I do think an interesting thing would be to check the behavior of Cézanne and the motivation to the site. Instead of thinking in formalist terms—we've gotten to such a high degree of abstraction out of that—where the Cubists claimed Cézanne and made his work into a kind of empty formalism, we now have to reintroduce a kind of physicality; the actual place rather than the tendency to decoration which is a studio thing, because the Cubists brought Cézanne back into the studio. It would be interesting to deal with the ecology of the psychological behavior of the artist in the various sites from that period. Because in looking at the work today, you just can't say it's all just shapes, colors and lines. There is a physical reference, and that choice of subject matter is not simply a representational thing to be avoided. It has important physical implications. And then there is Cézanne’s perception: being on the ground, thrown back on to a kind of soil. I'm reversing the perspective to get another viewpoint, because we've seen it so long now from the decorative design point of view and not from the point of view of the physicality of the terrain. That perception is needed more now than the abstract because we're now into such a kind of soupy, effete thing. It's so onesided and groundless.
SITE SELECTION
I'm interested in making a point in a designated area. That's the focal point. You then have a dialectic between the point and the edge: within a single focus, a kind of Pascalian calculus between the edge and the middle or the fringe and the center operating within a designated area. And usually when you focus on it with a camera, it becomes a rectangle. The randomness to me is always very precise, a kind of zeroing in. But there is a random element: the choice is never abolished.
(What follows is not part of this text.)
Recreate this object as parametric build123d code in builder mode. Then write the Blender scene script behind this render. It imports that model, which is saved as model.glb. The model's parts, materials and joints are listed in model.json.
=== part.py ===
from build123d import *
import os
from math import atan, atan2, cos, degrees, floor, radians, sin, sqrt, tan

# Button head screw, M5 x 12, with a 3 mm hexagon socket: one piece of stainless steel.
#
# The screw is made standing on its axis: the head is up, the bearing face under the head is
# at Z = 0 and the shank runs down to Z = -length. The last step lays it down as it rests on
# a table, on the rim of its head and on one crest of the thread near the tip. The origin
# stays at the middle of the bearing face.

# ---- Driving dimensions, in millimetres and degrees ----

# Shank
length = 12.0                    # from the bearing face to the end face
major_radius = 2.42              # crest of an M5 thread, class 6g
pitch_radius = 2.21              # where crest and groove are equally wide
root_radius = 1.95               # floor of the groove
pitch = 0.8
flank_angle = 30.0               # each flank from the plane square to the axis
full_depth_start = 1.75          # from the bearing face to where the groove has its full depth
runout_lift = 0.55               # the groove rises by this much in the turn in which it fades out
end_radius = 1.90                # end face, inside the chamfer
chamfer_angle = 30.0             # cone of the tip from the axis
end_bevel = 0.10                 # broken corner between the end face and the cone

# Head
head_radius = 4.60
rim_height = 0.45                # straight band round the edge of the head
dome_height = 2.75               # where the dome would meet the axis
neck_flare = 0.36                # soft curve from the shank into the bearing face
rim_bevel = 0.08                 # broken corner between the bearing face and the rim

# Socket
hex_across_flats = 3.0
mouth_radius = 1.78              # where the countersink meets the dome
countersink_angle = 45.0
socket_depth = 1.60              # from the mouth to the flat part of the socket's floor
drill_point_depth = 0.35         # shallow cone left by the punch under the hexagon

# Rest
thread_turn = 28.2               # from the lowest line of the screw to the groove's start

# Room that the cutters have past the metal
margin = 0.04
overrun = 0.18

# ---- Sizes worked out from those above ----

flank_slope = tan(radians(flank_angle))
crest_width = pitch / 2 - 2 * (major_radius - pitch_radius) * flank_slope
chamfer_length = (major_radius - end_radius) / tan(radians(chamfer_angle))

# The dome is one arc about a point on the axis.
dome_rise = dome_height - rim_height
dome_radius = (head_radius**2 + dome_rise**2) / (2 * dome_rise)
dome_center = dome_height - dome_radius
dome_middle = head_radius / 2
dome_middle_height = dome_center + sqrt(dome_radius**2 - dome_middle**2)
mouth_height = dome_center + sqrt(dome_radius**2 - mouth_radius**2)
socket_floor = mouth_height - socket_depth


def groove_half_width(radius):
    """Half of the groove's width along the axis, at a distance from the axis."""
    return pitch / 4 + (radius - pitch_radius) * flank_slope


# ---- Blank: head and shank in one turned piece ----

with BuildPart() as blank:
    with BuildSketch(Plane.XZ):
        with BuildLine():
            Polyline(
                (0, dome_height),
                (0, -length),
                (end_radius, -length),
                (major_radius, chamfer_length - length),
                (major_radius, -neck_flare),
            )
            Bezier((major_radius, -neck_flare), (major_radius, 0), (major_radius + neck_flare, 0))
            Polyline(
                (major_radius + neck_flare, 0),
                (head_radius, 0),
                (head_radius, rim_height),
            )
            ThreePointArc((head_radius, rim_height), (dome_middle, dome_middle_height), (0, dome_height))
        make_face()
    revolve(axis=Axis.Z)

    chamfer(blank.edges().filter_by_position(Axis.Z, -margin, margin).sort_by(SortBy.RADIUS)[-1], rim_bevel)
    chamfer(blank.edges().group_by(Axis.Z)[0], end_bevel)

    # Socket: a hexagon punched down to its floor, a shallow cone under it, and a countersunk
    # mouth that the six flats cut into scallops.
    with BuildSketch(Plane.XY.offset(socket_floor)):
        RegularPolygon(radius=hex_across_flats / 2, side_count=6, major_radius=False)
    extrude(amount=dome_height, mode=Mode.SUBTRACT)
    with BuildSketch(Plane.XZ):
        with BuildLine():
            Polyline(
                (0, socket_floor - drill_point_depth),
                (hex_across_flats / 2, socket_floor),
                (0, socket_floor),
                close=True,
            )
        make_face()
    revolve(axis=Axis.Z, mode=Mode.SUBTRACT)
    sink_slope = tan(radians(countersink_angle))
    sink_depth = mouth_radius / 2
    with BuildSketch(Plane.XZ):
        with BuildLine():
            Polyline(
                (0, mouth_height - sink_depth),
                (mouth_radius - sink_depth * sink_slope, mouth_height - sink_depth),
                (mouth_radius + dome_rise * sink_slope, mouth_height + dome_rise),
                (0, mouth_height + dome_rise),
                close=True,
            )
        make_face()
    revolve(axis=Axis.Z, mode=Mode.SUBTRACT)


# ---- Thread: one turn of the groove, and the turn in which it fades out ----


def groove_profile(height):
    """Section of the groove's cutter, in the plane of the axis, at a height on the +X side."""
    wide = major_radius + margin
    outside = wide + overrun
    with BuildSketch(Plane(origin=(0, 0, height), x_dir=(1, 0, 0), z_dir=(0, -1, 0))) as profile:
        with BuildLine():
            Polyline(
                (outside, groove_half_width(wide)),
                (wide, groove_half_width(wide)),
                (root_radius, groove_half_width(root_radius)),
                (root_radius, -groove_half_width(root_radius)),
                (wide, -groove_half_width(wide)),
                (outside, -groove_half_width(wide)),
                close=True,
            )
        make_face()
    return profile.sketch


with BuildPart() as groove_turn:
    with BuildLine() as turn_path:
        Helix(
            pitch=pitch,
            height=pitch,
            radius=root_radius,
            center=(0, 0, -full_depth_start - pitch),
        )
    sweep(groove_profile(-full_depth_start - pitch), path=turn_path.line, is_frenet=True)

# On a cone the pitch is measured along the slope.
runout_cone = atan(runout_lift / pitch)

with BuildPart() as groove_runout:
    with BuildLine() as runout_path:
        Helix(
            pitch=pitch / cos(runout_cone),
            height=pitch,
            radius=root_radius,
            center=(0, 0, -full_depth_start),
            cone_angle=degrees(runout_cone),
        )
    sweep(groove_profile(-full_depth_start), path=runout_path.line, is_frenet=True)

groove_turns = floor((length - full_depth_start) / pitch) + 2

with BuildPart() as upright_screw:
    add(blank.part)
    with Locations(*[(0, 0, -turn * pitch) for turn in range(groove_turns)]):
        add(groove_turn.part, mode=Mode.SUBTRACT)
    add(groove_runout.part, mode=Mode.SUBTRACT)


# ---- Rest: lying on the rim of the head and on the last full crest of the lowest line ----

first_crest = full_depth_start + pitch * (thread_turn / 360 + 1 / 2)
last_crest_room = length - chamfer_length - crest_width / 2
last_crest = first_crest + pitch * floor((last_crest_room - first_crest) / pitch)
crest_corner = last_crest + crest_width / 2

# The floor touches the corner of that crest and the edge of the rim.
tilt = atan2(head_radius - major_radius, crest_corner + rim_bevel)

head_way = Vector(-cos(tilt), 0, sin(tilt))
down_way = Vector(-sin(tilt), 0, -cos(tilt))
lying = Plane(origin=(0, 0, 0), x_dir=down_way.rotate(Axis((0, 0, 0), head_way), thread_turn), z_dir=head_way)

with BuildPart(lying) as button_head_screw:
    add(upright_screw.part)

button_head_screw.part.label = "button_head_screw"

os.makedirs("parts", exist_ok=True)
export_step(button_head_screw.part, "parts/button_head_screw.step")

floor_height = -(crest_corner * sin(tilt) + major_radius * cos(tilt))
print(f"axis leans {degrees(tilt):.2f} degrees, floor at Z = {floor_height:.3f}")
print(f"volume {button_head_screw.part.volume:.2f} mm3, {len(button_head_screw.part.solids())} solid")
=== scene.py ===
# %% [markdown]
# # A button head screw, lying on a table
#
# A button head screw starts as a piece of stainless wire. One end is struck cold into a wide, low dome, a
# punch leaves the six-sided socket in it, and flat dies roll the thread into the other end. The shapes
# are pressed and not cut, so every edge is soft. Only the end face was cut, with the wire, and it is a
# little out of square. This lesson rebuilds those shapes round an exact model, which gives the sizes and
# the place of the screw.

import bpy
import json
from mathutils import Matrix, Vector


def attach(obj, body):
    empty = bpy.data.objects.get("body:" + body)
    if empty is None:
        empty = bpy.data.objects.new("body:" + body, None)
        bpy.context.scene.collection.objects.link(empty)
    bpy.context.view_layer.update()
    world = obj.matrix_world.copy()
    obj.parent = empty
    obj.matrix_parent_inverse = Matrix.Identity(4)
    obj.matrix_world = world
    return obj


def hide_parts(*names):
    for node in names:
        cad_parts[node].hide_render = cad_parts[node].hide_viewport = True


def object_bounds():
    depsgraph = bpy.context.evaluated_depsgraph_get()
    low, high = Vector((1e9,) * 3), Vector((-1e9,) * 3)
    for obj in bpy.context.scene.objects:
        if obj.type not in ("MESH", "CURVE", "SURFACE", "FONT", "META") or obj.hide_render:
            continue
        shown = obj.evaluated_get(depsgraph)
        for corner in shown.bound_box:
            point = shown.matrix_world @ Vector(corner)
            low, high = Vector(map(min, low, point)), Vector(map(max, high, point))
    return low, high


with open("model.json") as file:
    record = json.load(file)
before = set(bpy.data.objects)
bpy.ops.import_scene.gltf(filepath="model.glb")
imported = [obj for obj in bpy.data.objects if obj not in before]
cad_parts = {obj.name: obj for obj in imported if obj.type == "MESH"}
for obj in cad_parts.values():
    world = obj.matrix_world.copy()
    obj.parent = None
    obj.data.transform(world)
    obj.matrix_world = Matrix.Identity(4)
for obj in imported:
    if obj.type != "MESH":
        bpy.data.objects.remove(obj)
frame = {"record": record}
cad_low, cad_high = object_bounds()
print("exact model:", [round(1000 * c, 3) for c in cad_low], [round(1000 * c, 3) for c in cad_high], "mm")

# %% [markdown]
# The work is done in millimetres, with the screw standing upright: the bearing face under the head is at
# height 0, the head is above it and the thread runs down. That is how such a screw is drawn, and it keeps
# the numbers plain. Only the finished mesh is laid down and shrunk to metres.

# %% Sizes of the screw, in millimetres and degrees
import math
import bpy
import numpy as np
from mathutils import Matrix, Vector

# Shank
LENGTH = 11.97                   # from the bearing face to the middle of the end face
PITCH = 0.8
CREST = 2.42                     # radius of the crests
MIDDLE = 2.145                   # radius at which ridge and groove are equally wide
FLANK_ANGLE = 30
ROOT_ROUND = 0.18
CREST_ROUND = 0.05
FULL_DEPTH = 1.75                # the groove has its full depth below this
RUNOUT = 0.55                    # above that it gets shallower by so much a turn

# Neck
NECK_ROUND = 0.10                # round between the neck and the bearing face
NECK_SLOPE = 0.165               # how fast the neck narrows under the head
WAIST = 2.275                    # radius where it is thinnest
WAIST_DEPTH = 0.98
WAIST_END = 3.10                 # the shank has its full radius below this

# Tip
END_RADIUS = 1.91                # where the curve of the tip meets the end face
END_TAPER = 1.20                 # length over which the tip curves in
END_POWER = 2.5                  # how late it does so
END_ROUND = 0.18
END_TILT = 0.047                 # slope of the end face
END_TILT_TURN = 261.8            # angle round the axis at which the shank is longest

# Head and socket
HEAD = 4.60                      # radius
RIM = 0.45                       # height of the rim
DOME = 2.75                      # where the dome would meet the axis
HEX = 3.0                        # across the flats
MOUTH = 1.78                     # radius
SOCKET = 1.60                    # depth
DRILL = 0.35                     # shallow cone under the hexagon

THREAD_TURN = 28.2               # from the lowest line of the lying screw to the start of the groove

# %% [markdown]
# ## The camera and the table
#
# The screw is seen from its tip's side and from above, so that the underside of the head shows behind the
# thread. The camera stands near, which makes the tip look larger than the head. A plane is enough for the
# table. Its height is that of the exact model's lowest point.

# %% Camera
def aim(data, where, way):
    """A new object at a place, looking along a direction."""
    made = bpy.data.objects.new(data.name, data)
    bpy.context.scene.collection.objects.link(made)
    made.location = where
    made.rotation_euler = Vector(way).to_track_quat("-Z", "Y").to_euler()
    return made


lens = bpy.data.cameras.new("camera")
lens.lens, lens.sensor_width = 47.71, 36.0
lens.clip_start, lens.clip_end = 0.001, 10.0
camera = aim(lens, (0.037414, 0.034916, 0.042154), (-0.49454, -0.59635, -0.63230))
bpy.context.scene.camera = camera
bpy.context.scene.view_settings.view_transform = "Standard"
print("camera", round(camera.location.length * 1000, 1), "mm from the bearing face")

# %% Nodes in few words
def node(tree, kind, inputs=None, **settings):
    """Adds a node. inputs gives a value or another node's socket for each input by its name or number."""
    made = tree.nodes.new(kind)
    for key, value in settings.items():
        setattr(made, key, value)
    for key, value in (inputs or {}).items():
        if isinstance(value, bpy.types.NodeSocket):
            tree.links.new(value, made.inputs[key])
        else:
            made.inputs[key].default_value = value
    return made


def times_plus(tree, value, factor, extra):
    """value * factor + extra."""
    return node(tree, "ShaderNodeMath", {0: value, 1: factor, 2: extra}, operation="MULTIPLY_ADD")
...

I would say the designation is what I call an open limit as opposed to a closed limit which is a Nonsite usually in an interior space. The open limit is a designation that I walk through in a kind of network looking for a site. And then I select the site. There's no criteria; just how the material hits my psyche when I'm scanning it. But it's a kind of low level scanning, almost unconscious. When you select, it's fixed so that randomness is then determined. It's determined in uncertainty. At the same time, the fringes or boundaries of the designation are always open. They're only closed on the map, and the map serves as the designation. The map is like a key to where the site is and then you can operate within that sector.
CAYUGA SALT MINE SITE
This was the first interior underground site that I did, the one in the salt mine. There you have an amorphous room situation, an interior that's completely free. There are no right angles forming a rectilinear thing. So I'm adding the rectilinear focal point that sort of spills over into the fringes of the nondescript amorphousness. Then it's all contained when you shoot the photograph so you have that dialectic in that. On a topographical earth surface you don't have that kind of enclosure. There's a sort of rhythm between containment and scattering. It's a fundamental process that Anton Ehrenzweig has gone into. I think his views are very pertinent in that he talks about this in terms of containment or scattering.
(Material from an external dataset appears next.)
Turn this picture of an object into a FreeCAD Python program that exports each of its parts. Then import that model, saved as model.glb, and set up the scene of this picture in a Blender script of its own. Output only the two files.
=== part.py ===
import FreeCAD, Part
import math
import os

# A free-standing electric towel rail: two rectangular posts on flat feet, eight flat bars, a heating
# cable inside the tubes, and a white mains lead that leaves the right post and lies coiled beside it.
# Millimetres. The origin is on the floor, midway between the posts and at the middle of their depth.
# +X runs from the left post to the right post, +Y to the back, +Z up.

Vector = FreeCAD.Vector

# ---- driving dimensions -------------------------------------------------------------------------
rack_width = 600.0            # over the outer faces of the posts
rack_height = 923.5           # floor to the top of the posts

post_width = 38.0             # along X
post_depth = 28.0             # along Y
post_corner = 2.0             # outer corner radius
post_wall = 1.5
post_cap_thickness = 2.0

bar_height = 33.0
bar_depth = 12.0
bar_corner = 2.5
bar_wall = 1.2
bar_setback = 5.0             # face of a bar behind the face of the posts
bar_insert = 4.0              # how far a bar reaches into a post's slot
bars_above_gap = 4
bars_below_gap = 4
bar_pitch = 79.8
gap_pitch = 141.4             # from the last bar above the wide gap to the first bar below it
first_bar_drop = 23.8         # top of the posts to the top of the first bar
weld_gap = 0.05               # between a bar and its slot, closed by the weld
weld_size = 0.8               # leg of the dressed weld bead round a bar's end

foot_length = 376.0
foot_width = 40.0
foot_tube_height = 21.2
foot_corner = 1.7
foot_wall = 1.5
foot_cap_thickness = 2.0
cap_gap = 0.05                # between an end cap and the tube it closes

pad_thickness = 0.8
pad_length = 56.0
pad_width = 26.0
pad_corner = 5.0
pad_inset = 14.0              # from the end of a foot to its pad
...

An artist in a sense does not differentiate experience into objects. Everything is a field or maze, and you get that maze, serially, in the salt mine in that one goes from point to point. The seriality bifurcates: some paths go somewhere, some don't. You just follow and what you 're left with is like a network or a series of points, and then these points can then be built in conceptual structures.
The Nonsite situation doesn't look like the mine. It's abstract. The piece I did here utilizes the same dialectic of the site/Nonsite, except the one controlling element is the mirror which in a sense is deployed differently. There's an element of shoring and supporting and pressures. The material becomes the container. In other Nonsites, the container was rigid, the material amorphous. In this case, the container is amorphous, the mirror is the rigid thing. It's a variation on the theme of the dialectic of the site/Nonsite.
I'm using a mirror because the mirror in a sense is both the physical mirror and the reflection: the mirror as a concept and abstraction; then the mirror as a fact within the mirror of the concept. So that's a departure from the other kind of contained, scattering idea. But still the bi-polar unity between the two places is kept. Here the site/Nonsite becomes encompassed by mirror as a concept—mirroring, the mirror being a dialectic.
The mirror is a displacement, as an abstraction absorbing, reflecting the site in a very physical way. It's an addition to the site. But I don't leave the mirrors there. I pick them up. It's slightly different from the site/Nonsite thing. Still in my mind it hasn't completely disclosed itself. There's still an implicit aspect to it. It's another level of process that I'm exploring. A different method of containment.
The route to the site is very indeterminate. It's important because it's an abyss between the abstraction and the site; a kind of oblivion. You could go there on a highway, but a highway to the site is really an abstraction because you don't really have contact with the earth. A trail is more of a physical thing. These are all variables, indeterminate elements which will attempt to determine the route from the museum to the mine. I'll designate points on a line and stabilize the chaos between the two points. Like stepping stones. If I take somebody on a tour of the site, I just show them where I removed things. Not didactic, but dialectic.
Oblivion to me is a state when you're not conscious of the time or space you are in. You're oblivious to its limitations. Places without meaning, a kind of absent or pointless vanishing point.
There's no order outside the order of the material.
I don't think you can escape the primacy of the rectangle. I always see myself thrown back to the rectangle. That's where my things don't offer any kind of freedom in terms of endless vistas or infinite possibilities. There's no exit, no road to utopia, no great beyond in terms of exhibition space. I see it as an inevitability; of going toward the fringes, towards the broken, the entropic. But even that has limits.
Every single perception is essentially determinate. It isn't a question of form or anti-form. It's a limitation. I'm not all that interested in the problems of form and anti-form, but in limits and how these limits destroy themselves and disappear.
It's not a matter of what I'd like to do, but how things result. There are strict limits, but they never stop until you do.
Robert Smithson, ed. William Lipke. "Fragments of a Conversation." Robert Smithson: The Collected Writings, ed. Jack D. Flam (Berkeley: University of California Press, 1996), 188.